I really like this book. The prose is clear and concrete, even when sorting through abstract notions. It is often funny. Kerouac had extraordinary insight into individual nuances and desires, and plays them into the tension of the journey and the sorting out. He had a gift for seeing how outsiders might perceive him and his crowd and how history might come to interpret the present he was portraying. Though he is legendarily perceived as a spontaneous artist, there is extraordinary control and shape imposed on these pages. Only twice does he momentarily break his world: once, in my edition, he slips and refers to Japhy as Gary, and another time, slipping out of the immediacy of the action, he pays a compliment to a simple meal on the road, noting that even as a lionized young writer in New York, he had not had a better meal in an upscale restaurant. Those curious nanoseconds can be forgiven, however. This book is a joy.

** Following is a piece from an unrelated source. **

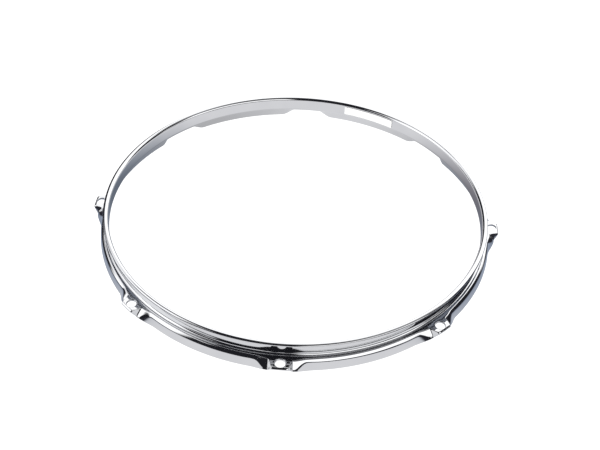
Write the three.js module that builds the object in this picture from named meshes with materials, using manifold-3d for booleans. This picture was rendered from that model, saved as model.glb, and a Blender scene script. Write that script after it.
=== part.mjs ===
// Pressed steel hoop of a 14 inch drum, with eight ears for tension rods, playing side up.
// One sheet is rolled into a ring and bent three times: out into a flange round the top, out again
// into a ledge that bears on the drum head's own hoop, and down into a skirt that hides that hoop.
// The skirt is drawn out into an ear at each tension rod. A blank paper label sticks to the inner wall.
// Lengths are in millimetres. Z is the drum's axis, and the foot of the skirt lies at Z = 0.

import * as THREE from 'three';
import { mergeVertices } from 'three/addons/utils/BufferGeometryUtils.js';
import Module from 'manifold-3d';

const { degToRad, smoothstep } = THREE.MathUtils;

// Sheet and ring
const SHEET_THICKNESS = 1.6;
const WALL_INNER_RADIUS = 179.8;
const HOOP_HEIGHT = 26.4;

// Flange: bent outwards from the wall's inner face, and falling a little towards its edge
const FLANGE_BEND_RADIUS = 3;
const FLANGE_REACH = 4.2;
const FLANGE_FALL = 0.15;

// Ledge, from the wall's outer face to the skirt's outer face
const LEDGE_HEIGHT = 11.5;
const LEDGE_WIDTH = 6.8;
const LEDGE_FILLET_RADIUS = 2.5;
const SKIRT_BEND_RADIUS = 4.2;
const SKIRT_DRAFT = 1;

// Ears: a level pad round the hole, with a tighter bend to its lip than the plain skirt has
const EAR_COUNT = 8;
const PAD_SIDE_LAND = 2.2;
const PAD_FRONT_LAND = 1.8;
const PAD_BEND_RADIUS = 2;
const PAD_LIP = 2.1;
const LIP_LAND = 0.3;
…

Book Review: A light-hearted mix of religious lunacy and zest for nature
Summary: 4 Stars

'The Dharma Bums' is a tale of social dropouts in California who search for Buddhist enlightenment and truth (dharma) amid wine, sex, hitchhiking and mountain scenery. It's a good introduction to Kerouac - shorter, lighter and more accessible than On the Road, which is a more epic but also has some monotonous bits.

If religious certainties turn you off, you might tire of dharma-bum narrator Ray's Buddhist slogans and the dogmatic Zen views of Japhy, Ray's buddy. But though Kerouac portrays Buddhism as liberating, he also laughs a lot at kooky piety. At some points - like Ray's 'banana sermon' - religion becomes either profound or hilarious, or both.

Ray tries to reach nirvana by convincing himself the world's an illusion, which makes it ironic that the best bits in this novel are poetic descriptions of mountains and travel. The final lonely mountain-top vigil - based on Kerouac's experience as a fire lookout, described in Lonesome Traveller - is a tour de force. Kerouac's prose flair allows him to string 10 adjectives in front of a noun, a heinous crime in modern writing fashion, and get away with it.

Kerouac balances Ray and Japhy's Buddhist belief that the world is illusory against the earthbound views of world-weary poet Alvah Goldbook, a thinly veiled Allen Ginsberg. Alvah's quest to soak up his surroundings rather than transcend them puts him closer to the philosophy of On the Road, in which the travelling bums reach a jubilant but sad-hearted state of raw appreciation of their phsyical world.

Through the Ray-Japhy-Alvah triangle and all the minor characters, 'The Dharma Bums' gives various answers to Kerouac's big question in this and other books: how to lead a free existence in a conformist careerist consumerist society. Fifty years later, the question's got more vital. Youthful rebellion and boheme are just marketing motifs for soft drinks, CDs and snowboards now, but Kerouac shows you it's possible to be authentically free - if you have the guts.